─── Stored data

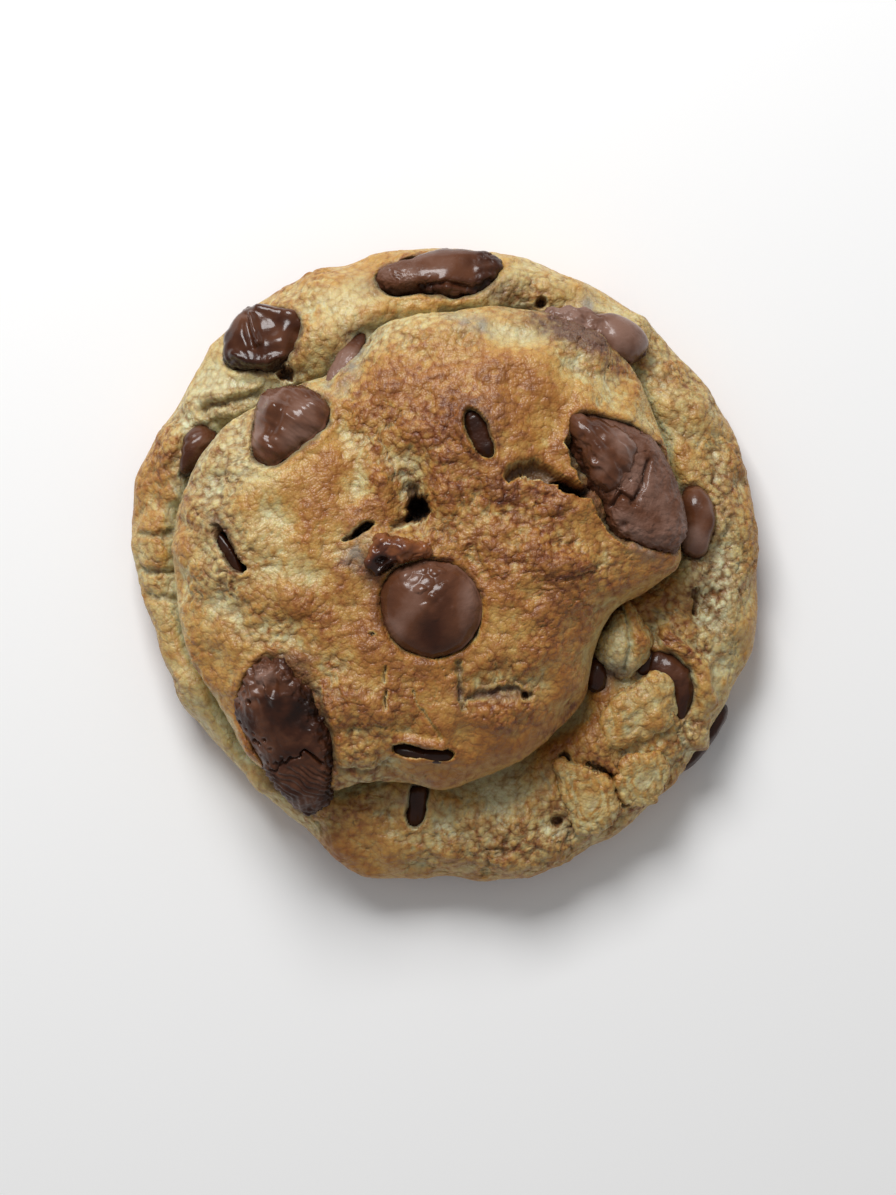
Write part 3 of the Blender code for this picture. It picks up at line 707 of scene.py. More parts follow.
def crown_form():
    """The crown: rings of a superellipse dome that turns over at its widest and tucks back under, closed below."""
    reach, angle = disc_grid(CROWN_GRID)
    edge = outline_radius(CROWN_RADII, angle)
    steps = np.linspace(0, math.pi, 400)
    top = np.minimum(steps, math.pi / 2)
    power = 2 / CROWN_SQUARENESS
    mean = np.mean(CROWN_RADII)
    ring = np.where(steps < math.pi / 2, mean * np.sin(top) ** power, mean - CROWN_TUCK * (1 - np.sin(steps)))
    tall = np.where(steps < math.pi / 2, CROWN_RISE * np.cos(top) ** power, CROWN_DEPTH * np.cos(steps))
    length = np.concatenate([[0], np.cumsum(np.hypot(np.diff(ring), np.diff(tall)))])
    slope = np.interp(reach * length[-1], length, steps)
    over = np.minimum(slope, math.pi / 2)
    out = np.where(slope < math.pi / 2, edge * np.sin(over) ** power, edge - CROWN_TUCK * (1 - np.sin(slope)))
    x, y = out * np.cos(angle), out * np.sin(angle)
    low = CROWN_WIDEST + CROWN_DEPTH * np.cos(slope)
    return np.stack([x, y, np.where(slope < math.pi / 2, crown_height(x, y), low)], -1)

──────

● Written problem:
Make an exact copy of all the data.

● Correct answer:
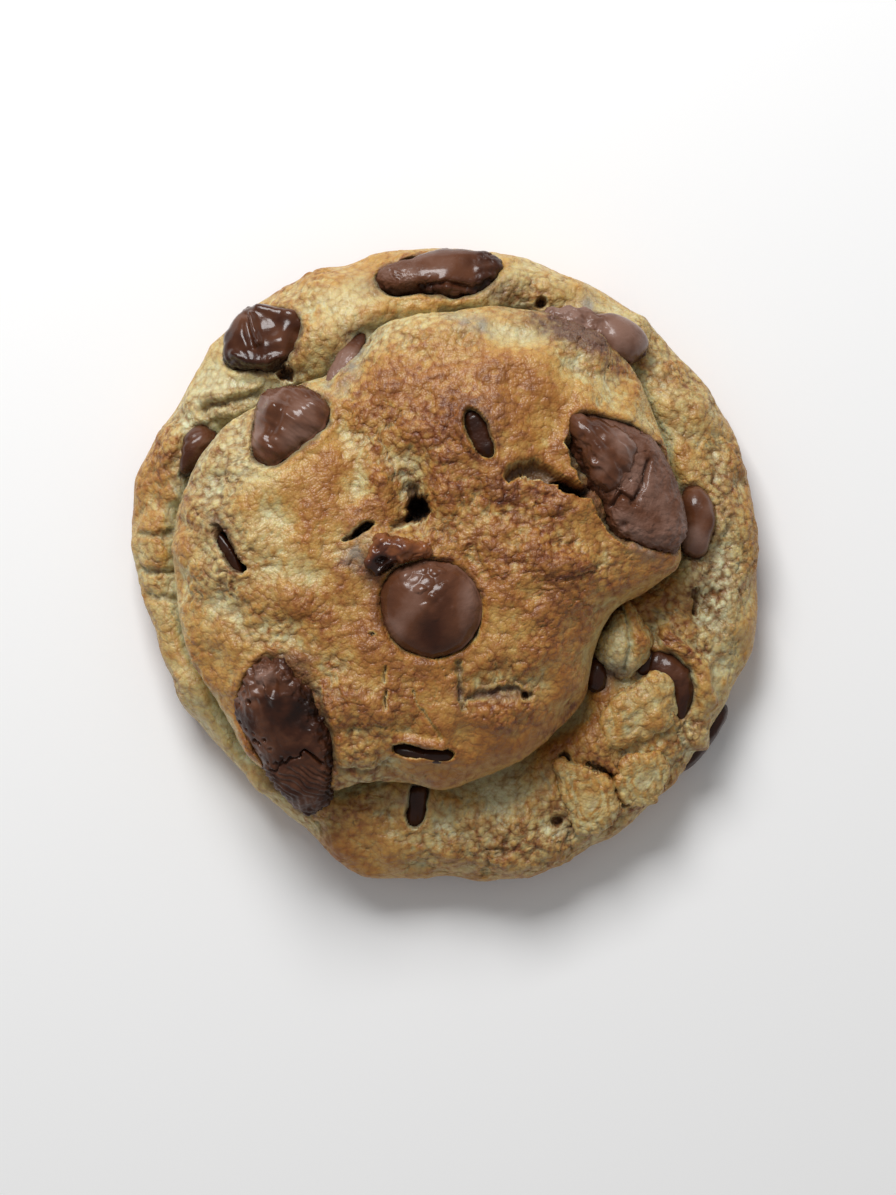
Write part 3 of the Blender code for this picture. It picks up at line 707 of scene.py. More parts follow.
def crown_form():
    """The crown: rings of a superellipse dome that turns over at its widest and tucks back under, closed below."""
    reach, angle = disc_grid(CROWN_GRID)
    edge = outline_radius(CROWN_RADII, angle)
    steps = np.linspace(0, math.pi, 400)
    top = np.minimum(steps, math.pi / 2)
    power = 2 / CROWN_SQUARENESS
    mean = np.mean(CROWN_RADII)
    ring = np.where(steps < math.pi / 2, mean * np.sin(top) ** power, mean - CROWN_TUCK * (1 - np.sin(steps)))
    tall = np.where(steps < math.pi / 2, CROWN_RISE * np.cos(top) ** power, CROWN_DEPTH * np.cos(steps))
    length = np.concatenate([[0], np.cumsum(np.hypot(np.diff(ring), np.diff(tall)))])
    slope = np.interp(reach * length[-1], length, steps)
    over = np.minimum(slope, math.pi / 2)
    out = np.where(slope < math.pi / 2, edge * np.sin(over) ** power, edge - CROWN_TUCK * (1 - np.sin(slope)))
    x, y = out * np.cos(angle), out * np.sin(angle)
    low = CROWN_WIDEST + CROWN_DEPTH * np.cos(slope)
    return np.stack([x, y, np.where(slope < math.pi / 2, crown_height(x, y), low)], -1)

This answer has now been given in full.